PROBLEM REQUIREMENTS => Look below for the line containing "threaded_collar();" and the line containing "point = shown.matrix_world"; repeat exactly those two lines and all lines between them, and nothing else.
━━━━━ DATA ENTRIES
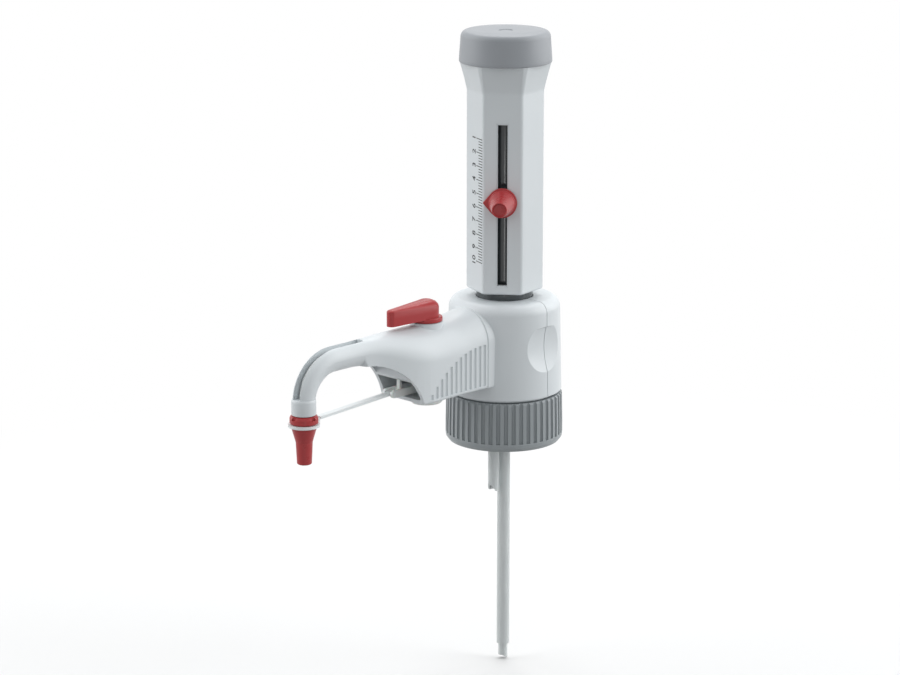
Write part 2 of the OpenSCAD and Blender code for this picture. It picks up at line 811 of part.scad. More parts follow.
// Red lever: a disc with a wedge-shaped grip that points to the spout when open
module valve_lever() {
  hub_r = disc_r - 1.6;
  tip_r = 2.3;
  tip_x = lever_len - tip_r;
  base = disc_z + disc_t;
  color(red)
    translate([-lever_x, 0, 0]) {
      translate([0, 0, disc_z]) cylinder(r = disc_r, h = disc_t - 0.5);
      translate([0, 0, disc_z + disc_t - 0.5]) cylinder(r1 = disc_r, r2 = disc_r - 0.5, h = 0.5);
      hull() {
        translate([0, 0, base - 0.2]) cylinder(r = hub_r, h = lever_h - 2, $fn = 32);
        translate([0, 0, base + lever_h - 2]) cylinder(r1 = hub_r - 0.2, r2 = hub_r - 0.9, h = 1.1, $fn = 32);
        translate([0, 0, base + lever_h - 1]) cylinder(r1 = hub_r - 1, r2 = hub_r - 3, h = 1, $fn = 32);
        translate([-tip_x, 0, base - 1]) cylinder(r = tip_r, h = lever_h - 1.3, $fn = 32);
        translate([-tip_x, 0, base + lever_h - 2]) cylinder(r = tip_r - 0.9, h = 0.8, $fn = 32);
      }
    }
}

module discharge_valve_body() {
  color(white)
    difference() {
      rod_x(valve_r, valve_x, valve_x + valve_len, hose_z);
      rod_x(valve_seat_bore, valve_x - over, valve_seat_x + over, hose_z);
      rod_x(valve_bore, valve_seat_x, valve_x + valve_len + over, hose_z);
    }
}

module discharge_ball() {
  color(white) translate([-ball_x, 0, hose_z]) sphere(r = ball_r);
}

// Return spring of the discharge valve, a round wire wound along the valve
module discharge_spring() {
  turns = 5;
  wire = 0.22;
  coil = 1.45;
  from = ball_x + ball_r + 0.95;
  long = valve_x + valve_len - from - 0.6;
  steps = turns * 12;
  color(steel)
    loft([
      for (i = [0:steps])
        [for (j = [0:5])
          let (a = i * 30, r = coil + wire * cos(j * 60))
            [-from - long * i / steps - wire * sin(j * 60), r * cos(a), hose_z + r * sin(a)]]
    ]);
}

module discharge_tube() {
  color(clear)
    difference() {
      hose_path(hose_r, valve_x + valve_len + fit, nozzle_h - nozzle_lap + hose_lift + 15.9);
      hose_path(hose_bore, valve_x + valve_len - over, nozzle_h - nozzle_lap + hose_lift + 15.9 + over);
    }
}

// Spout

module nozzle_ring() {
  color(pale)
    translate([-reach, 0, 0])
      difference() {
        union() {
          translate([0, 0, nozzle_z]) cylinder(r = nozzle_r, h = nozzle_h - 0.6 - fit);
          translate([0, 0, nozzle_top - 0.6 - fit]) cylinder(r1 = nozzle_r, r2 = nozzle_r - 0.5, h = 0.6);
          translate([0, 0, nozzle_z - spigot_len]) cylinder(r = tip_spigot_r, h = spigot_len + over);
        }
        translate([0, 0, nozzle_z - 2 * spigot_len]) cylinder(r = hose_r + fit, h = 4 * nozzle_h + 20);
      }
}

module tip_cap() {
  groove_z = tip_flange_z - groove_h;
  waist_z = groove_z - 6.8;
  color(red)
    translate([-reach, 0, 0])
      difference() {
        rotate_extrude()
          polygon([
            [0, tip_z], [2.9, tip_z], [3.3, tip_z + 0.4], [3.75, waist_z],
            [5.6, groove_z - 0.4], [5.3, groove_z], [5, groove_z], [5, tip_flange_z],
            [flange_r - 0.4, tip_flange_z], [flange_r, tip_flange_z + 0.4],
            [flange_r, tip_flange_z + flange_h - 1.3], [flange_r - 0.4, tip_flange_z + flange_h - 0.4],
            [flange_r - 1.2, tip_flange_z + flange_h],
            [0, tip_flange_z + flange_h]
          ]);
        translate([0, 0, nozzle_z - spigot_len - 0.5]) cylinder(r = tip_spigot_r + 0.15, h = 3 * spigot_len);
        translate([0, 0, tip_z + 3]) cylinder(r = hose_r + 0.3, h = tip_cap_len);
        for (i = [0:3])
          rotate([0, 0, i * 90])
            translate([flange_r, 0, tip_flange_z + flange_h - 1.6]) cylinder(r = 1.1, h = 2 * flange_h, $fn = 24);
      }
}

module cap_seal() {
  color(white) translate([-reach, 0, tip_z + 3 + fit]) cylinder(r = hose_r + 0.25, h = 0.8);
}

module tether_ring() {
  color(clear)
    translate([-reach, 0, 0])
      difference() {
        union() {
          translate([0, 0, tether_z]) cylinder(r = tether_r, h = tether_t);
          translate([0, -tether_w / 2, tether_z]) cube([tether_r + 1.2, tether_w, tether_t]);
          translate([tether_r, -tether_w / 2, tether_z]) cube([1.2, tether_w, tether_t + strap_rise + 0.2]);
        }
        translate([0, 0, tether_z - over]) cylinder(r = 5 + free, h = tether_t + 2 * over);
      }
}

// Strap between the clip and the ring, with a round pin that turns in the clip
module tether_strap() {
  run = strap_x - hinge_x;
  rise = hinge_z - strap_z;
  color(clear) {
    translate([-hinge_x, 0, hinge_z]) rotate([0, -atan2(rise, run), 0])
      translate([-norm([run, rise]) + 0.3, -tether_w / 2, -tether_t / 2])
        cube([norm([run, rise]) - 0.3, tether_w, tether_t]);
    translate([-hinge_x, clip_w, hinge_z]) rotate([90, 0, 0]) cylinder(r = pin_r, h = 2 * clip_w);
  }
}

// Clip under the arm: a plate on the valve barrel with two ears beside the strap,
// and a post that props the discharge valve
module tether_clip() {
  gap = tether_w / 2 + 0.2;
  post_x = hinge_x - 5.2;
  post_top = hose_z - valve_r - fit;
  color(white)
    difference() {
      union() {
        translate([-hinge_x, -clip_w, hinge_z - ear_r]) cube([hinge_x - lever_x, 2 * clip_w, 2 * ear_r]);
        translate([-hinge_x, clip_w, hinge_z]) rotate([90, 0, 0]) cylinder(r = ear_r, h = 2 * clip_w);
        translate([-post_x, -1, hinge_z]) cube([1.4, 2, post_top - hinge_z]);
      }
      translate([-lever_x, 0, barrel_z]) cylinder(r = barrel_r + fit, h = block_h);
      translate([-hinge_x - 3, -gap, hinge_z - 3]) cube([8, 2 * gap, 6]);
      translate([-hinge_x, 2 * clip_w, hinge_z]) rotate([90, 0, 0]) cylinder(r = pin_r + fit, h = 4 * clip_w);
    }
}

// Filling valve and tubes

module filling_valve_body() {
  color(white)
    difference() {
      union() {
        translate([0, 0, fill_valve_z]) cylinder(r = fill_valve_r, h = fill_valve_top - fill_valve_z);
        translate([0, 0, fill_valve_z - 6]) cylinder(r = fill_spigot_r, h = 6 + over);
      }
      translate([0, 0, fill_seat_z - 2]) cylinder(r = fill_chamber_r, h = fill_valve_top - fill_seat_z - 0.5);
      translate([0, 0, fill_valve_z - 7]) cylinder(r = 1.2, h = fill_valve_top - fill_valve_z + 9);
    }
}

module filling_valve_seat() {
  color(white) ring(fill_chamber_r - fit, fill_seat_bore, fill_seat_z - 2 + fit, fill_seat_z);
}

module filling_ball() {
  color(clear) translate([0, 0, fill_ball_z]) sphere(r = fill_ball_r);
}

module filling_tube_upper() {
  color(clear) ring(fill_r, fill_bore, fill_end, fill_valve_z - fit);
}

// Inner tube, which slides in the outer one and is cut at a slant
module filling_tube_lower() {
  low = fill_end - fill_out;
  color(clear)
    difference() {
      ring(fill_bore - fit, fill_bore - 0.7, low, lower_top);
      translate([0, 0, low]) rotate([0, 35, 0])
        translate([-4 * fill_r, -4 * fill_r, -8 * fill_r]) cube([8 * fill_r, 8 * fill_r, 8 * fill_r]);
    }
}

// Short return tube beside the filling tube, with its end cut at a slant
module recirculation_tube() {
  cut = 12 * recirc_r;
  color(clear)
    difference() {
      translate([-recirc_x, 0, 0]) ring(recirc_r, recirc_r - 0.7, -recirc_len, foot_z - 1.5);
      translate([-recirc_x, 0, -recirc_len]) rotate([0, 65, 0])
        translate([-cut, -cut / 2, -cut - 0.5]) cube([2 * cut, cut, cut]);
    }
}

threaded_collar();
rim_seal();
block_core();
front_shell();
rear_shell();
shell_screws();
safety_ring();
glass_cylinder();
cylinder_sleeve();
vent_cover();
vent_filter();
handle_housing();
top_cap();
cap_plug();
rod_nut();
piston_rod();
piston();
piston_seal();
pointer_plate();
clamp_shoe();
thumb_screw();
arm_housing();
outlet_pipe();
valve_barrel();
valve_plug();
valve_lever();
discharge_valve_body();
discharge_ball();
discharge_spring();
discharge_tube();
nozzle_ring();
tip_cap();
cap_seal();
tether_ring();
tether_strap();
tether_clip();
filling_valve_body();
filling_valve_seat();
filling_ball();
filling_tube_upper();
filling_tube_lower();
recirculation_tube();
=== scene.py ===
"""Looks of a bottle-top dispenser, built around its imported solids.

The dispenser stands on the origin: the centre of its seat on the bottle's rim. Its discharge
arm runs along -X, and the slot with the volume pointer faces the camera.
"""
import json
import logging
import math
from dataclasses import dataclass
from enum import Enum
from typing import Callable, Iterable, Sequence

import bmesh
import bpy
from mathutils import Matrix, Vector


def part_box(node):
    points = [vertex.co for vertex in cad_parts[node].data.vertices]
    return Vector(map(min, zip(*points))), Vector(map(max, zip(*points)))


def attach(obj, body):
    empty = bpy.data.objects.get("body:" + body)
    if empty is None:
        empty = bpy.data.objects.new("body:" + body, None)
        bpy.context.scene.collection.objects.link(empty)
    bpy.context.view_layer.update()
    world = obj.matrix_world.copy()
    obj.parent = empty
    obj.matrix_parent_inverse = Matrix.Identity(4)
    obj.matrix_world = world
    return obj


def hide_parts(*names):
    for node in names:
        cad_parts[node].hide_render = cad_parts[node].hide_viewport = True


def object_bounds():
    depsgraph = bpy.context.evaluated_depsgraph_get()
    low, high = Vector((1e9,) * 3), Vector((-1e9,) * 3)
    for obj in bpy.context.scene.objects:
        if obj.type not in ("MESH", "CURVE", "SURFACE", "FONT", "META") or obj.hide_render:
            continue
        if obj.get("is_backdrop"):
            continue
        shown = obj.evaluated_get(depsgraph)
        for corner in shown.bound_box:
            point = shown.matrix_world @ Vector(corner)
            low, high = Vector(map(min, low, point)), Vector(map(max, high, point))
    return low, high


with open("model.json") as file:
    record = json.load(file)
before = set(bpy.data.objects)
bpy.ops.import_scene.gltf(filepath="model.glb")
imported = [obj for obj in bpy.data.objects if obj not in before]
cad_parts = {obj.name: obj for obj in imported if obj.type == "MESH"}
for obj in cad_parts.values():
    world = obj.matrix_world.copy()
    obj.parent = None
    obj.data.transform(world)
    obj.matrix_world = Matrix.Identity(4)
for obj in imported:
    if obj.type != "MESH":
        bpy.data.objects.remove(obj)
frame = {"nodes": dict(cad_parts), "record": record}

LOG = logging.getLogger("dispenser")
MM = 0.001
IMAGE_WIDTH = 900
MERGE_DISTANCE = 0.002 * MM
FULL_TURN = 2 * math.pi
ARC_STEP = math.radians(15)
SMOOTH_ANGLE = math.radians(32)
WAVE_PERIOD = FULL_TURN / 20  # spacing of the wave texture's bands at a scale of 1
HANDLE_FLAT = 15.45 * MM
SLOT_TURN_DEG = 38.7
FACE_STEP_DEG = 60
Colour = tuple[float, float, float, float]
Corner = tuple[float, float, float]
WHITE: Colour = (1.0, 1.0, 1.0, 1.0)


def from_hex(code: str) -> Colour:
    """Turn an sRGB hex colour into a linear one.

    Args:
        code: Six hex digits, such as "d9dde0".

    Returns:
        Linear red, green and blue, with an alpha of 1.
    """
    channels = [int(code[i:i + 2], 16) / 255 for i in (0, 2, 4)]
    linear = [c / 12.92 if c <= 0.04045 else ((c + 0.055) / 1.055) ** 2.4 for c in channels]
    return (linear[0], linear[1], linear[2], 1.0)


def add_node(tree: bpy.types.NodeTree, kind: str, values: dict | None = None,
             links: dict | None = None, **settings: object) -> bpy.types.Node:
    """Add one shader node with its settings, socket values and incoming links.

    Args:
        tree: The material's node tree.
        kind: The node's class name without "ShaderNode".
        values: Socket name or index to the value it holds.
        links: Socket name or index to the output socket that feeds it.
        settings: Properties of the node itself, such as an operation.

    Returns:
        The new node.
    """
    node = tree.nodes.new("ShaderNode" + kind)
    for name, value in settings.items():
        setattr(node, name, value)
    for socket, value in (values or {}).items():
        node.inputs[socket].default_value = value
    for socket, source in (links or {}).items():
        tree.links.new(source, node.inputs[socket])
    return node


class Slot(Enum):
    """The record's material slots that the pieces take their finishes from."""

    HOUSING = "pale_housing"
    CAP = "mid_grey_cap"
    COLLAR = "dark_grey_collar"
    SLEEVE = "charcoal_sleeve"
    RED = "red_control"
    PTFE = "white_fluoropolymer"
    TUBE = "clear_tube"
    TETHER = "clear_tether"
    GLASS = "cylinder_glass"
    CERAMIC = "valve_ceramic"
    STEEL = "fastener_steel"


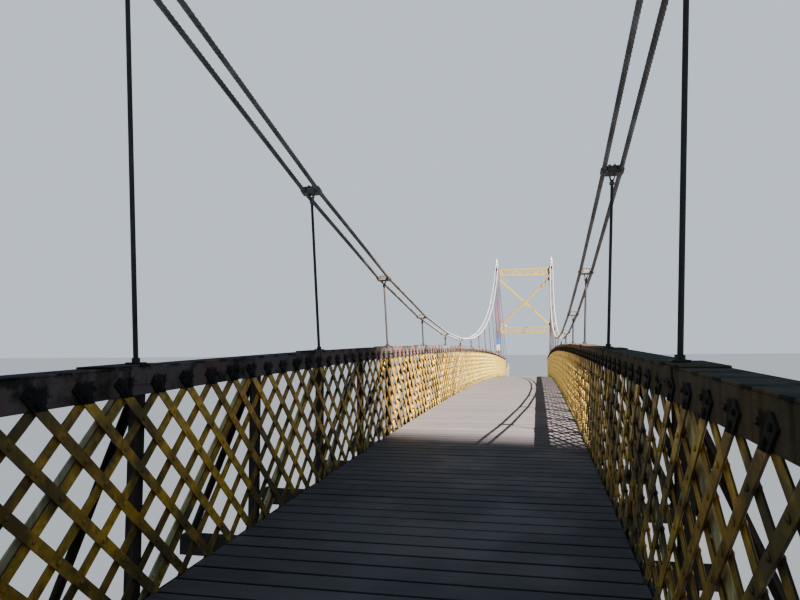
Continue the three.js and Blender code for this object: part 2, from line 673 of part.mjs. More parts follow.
━━━━━━━━━━
REPLY TO THE TASK =>
threaded_collar();
rim_seal();
block_core();
front_shell();
rear_shell();
shell_screws();
safety_ring();
glass_cylinder();
cylinder_sleeve();
vent_cover();
vent_filter();
handle_housing();
top_cap();
cap_plug();
rod_nut();
piston_rod();
piston();
piston_seal();
pointer_plate();
clamp_shoe();
thumb_screw();
arm_housing();
outlet_pipe();
valve_barrel();
valve_plug();
valve_lever();
discharge_valve_body();
discharge_ball();
discharge_spring();
discharge_tube();
nozzle_ring();
tip_cap();
cap_seal();
tether_ring();
tether_strap();
tether_clip();
filling_valve_body();
filling_valve_seat();
filling_ball();
filling_tube_upper();
filling_tube_lower();
recirculation_tube();
=== scene.py ===
"""Looks of a bottle-top dispenser, built around its imported solids.

The dispenser stands on the origin: the centre of its seat on the bottle's rim. Its discharge
arm runs along -X, and the slot with the volume pointer faces the camera.
"""
import json
import logging
import math
from dataclasses import dataclass
from enum import Enum
from typing import Callable, Iterable, Sequence

import bmesh
import bpy
from mathutils import Matrix, Vector


def part_box(node):
    points = [vertex.co for vertex in cad_parts[node].data.vertices]
    return Vector(map(min, zip(*points))), Vector(map(max, zip(*points)))


def attach(obj, body):
    empty = bpy.data.objects.get("body:" + body)
    if empty is None:
        empty = bpy.data.objects.new("body:" + body, None)
        bpy.context.scene.collection.objects.link(empty)
    bpy.context.view_layer.update()
    world = obj.matrix_world.copy()
    obj.parent = empty
    obj.matrix_parent_inverse = Matrix.Identity(4)
    obj.matrix_world = world
    return obj


def hide_parts(*names):
    for node in names:
        cad_parts[node].hide_render = cad_parts[node].hide_viewport = True


def object_bounds():
    depsgraph = bpy.context.evaluated_depsgraph_get()
    low, high = Vector((1e9,) * 3), Vector((-1e9,) * 3)
    for obj in bpy.context.scene.objects:
        if obj.type not in ("MESH", "CURVE", "SURFACE", "FONT", "META") or obj.hide_render:
            continue
        if obj.get("is_backdrop"):
            continue
        shown = obj.evaluated_get(depsgraph)
        for corner in shown.bound_box:
            point = shown.matrix_world @ Vector(corner)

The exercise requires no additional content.